Лица публики, наполнявшие зал клуба, хочется разделить на четыре категории: шпана, о которой читали мы и у Достоевского, и у Мельшина, “чернь непросвещенна” – Пушкина, живущая одними инстинктами, где еще “дух божий не летал над бездной”.
Потом (среди них вырожденцы) неустойчивые, неработоспособные особи, соблазненные легкой наживой. Вольница, ушкуйники, интеллектуально неплохо одаренные, не укладывающиеся в рамки, намеченные общим укладом жизни.

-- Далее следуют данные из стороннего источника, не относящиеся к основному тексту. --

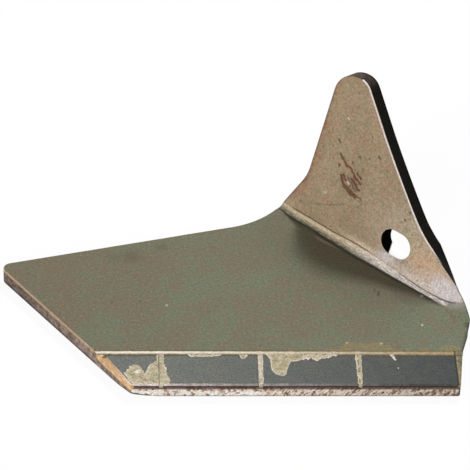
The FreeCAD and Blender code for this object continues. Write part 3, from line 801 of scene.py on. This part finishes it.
for number in range(1, 5):
    node = f"carbide_tile_{number}"
    tile_from, tile_to = (np.array(corner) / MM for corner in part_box(node))
    left_rear, right_end = tile_from[0], tile_to[0]
    left_front = left_rear + (FIRST_TILE_RUN if number == 1 else 0)
    tile_boxes[number] = (left_front, left_rear, right_end)
    tile_corners = [
        (left_front, EDGE_FRONT), (right_end, EDGE_FRONT), (right_end, TILE_REAR), (left_rear, TILE_REAR)]
    tile_places, tile_faces, (bright, shadowed) = tile_surface(tile_corners, 0.4, 40 + 7 * number)
    tile = new_piece(f"tile_{number}", tile_places, tile_faces, node)
    store(tile, bright=bright, shadowed=shadowed)
    tile.data.materials.append(carbide)

# Braze
# Brazing brass, melted in with the torch round and under the tiles. It stands a little proud in the
# seams, has crept over the tiles in places, and its rough run-off covers the front and the flank.

# Brass under a grey film of flux: straw to olive, cream where it is bare, dark in its pits, and dark along
# the tiles and the step's wall as painted shade.
brass, tarnish, brass_grain = new_material(
    "brazing brass", 0.6, 0.0, 0.3, [(2.6, 5, 0.6), (0.7, 2, 0.7)])
brass_tint = painted(
    brass, "7E734E",
    ("BCB086", (tarnish, 0.36, 0.64, 0, 1)),
    ("5C5738", "dull"),
    ("C8A072", "gold"),
    ("F4E8DA", "pale"),
    # Pits, and painted shade along the tiles and the step's wall.
    ("3A3222", "pit"))
finish(brass, brass_tint, brass_grain, 0.2, 0.06)

# The bed: one skin over the step, cut by the tiles' outlines. Its columns lean with the flank and
# with the first tile's slanted side, and a knot line runs on both sides of each tile's border.
SIDE_GAP = 0.02
row_levels = np.concatenate([
    np.linspace(0, TILE_WIDTH - SIDE_GAP, 46), np.linspace(TILE_WIDTH + SIDE_GAP, STEP_DEPTH, 14)])
knot_lines = [(EDGE_LEFT, -1 / flank_slope)]
for left_front, left_rear, right_end in tile_boxes.values():
    lean = (left_rear - left_front) / TILE_WIDTH
    knot_lines += [(left_front - SIDE_GAP, lean), (left_front + SIDE_GAP, lean),
                   (right_end - SIDE_GAP, 0), (right_end + SIDE_GAP, 0)]
knot_lines.append((EDGE_RIGHT, STEP_FLARE / STEP_DEPTH))
knot_x = np.array([start + lean * row_levels for start, lean in knot_lines]).T
column_counts = np.maximum(1, np.round(np.diff(knot_x[-1]) / 0.4).astype(int))
column_shares = np.concatenate(
    [knot + np.arange(count) / count for knot, count in enumerate(column_counts)] + [[len(column_counts)]])
skin_x = np.stack([np.interp(column_shares, np.arange(knot_x.shape[1]), row) for row in knot_x])
skin_y = np.repeat(EDGE_FRONT + row_levels[:, None], skin_x.shape[1], axis=1)
column_cell = np.floor(column_shares + 1e-9)[None, :]
tile_cells = np.arange(2, 16, 4)
tile_columns = np.isin(column_cell, tile_cells) | np.isin(np.round(column_shares, 6), tile_cells + 1)
on_tile = (row_levels[:, None] < TILE_WIDTH) & tile_columns
back_row = skin_y > TILE_REAR
from_tiles = np.where(back_row, skin_y - TILE_REAR, 9.0)
from_wall = STEP_REAR - skin_y
bead = 0.13 + 0.08 * patchy(skin_x, skin_y, 1.6, 61) + 0.05 * patchy(skin_x, skin_y, 0.7, 62)
bead = bead * np.clip(np.minimum(from_tiles / 0.9, from_wall / 0.5), 0, 1) ** 0.5
bead -= 0.35 * bell(from_tiles, 0.45) + 0.05
skin_z = np.where(on_tile, TILE_BED, THICKNESS + bead)
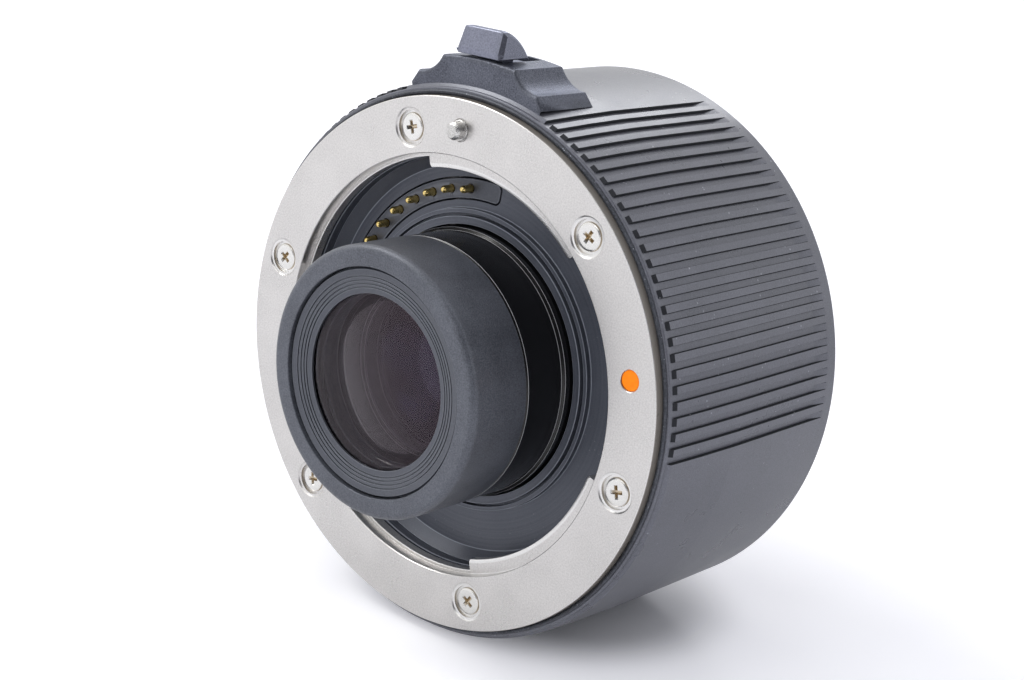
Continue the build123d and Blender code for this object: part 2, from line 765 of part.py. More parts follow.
# Front retaining ring: coned face with fine concentric grooves
with BuildPart() as front_retaining_ring:
    turned(
        (hood_front + retainer_fit, retainer_radius),
        (hood_front + retainer_slope, retainer_bore),
        (front_cell_front, retainer_bore),
        (front_cell_front, retainer_radius),
    )
    slope_rise = retainer_slope - retainer_fit
    slope_run = retainer_radius - retainer_bore
    for groove_number in range(retainer_groove_count):
        groove_share = (groove_number + 1) / (retainer_groove_count + 1)
        groove_radius = retainer_radius - slope_run * groove_share
        groove_front = hood_front + retainer_fit + slope_rise * groove_share
        tube_between(groove_front - overrun, groove_front + retainer_groove_depth,
                     groove_radius + retainer_groove_width / 2,
                     groove_radius - retainer_groove_width / 2, mode=Mode.SUBTRACT)
front_retaining_ring.part.label = "front_retaining_ring"
export_step(front_retaining_ring.part, "parts/front_retaining_ring.step")

# Front group tube: carries the hood on its nose and rests its shoulder on the carrier plate
with BuildPart() as front_group_tube:
    tube_front = hood_rear + assembly_gap
    cell_front = doublet_stop + doublet_stop_thickness
    nose_front = cell_front + element_4_edge
    turned(
        (hood_shelf, doublet_radius + glass_clearance),
        (hood_shelf, nose_radius),
        (tube_front, nose_radius),
        (tube_front, tube_radius - tube_front_chamfer),
        (tube_front + tube_front_chamfer, tube_radius),
        (tube_step, tube_radius),
        (tube_step + tube_step_height, tube_radius + tube_step_height),
        (tube_shoulder, tube_radius + tube_step_height),
        (tube_shoulder, tube_tail_radius),
        (tube_end, tube_tail_radius),
        (tube_end, thread_radius),
        (nose_front, thread_radius),
        (nose_front, inner_cell_radius + glass_clearance),
        (cell_front, inner_cell_radius + glass_clearance),
        (cell_front, doublet_stop_radius),
        (doublet_stop, doublet_stop_radius),
        (doublet_stop, doublet_radius + glass_clearance),
    )
front_group_tube.part.label = "front_group_tube"
export_step(front_group_tube.part, "parts/front_group_tube.step")

# Clamp ring: screws onto the tube's tail and pulls its shoulder against the carrier plate
with BuildPart() as tube_clamp_ring:
    tube_between(carrier_rear, carrier_rear + clamp_ring_thickness, clamp_ring_radius, tube_tail_radius)
    rods(carrier_rear + clamp_ring_thickness / 2, carrier_rear + clamp_ring_thickness,
         screw_shank_radius, (clamp_ring_radius + tube_tail_radius) / 2, [0, 180], mode=Mode.SUBTRACT)
tube_clamp_ring.part.label = "tube_clamp_ring"
export_step(tube_clamp_ring.part, "parts/tube_clamp_ring.step")

# Rear group tube: threads into the front tube and widens to the rear element
with BuildPart() as rear_group_tube:
    neck_bore = inner_cell_radius - rear_tube_wall / 2
    turned(
        (nose_front, neck_bore),
        (nose_front, thread_radius),
        (tube_end, thread_radius),
        (tube_end, tube_tail_radius),
        (rear_tube_flare, tube_tail_radius),
        (rear_tube_flare, rear_tube_radius),
        (rear_tube_end, rear_tube_radius),
        (rear_tube_end, rear_cell_radius + glass_clearance),
        (rear_cell_seat, rear_cell_radius + glass_clearance),
        (rear_cell_seat, rear_cell_radius - rear_cell_lip),
        (rear_tube_flare, neck_bore),
    )
rear_group_tube.part.label = "rear_group_tube"
export_step(rear_group_tube.part, "parts/rear_group_tube.step")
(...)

Наконец, случайно сюда попавшие благодаря сцеплению роковых обстоятельств или благодаря своим каким-то ошибкам[399]. Эта категория численно невелика, но принадлежащие к ней лица выделяются на общем фоне выражением мысли, печали и одиночества.
Говорят (в семье, куда мы с Леониллой приехали), что в совхозе настолько хорошо “заключенным” (они, между прочим, пользуются большой свободой), что они горюют, когда их куда-нибудь переводят в другие отрасли хозяйства. Есть случаи, когда отбывавшие наказание остаются здесь же вольнонаемными.
И я верю, что – “хорошо”. Я сама раньше думала, что в таких учреждениях все гораздо мрачнее, скареднее, жестче. И кино, духовая музыка. Арбузов сегодня привезли. Новорожденные получают полный детский паек, родильница избавлена два месяца от работы и т. д. Но что же меня так ранит в сегодняшнем дне, в таком золотом, чудесном дне, куда вошел и лес, и дальние горизонты, и озеро, и милые, на редкость хорошие люди. (В. Н. Степанов, агроном, и его жена.) Поняла сейчас. Всего этого, как и самого канала, не может во мне принять душа безоблачным обычным для меня “да”. Причина – несколько пар человеческих глаз, несколько взглядов и общая сумма человеческого несчастия в бараках.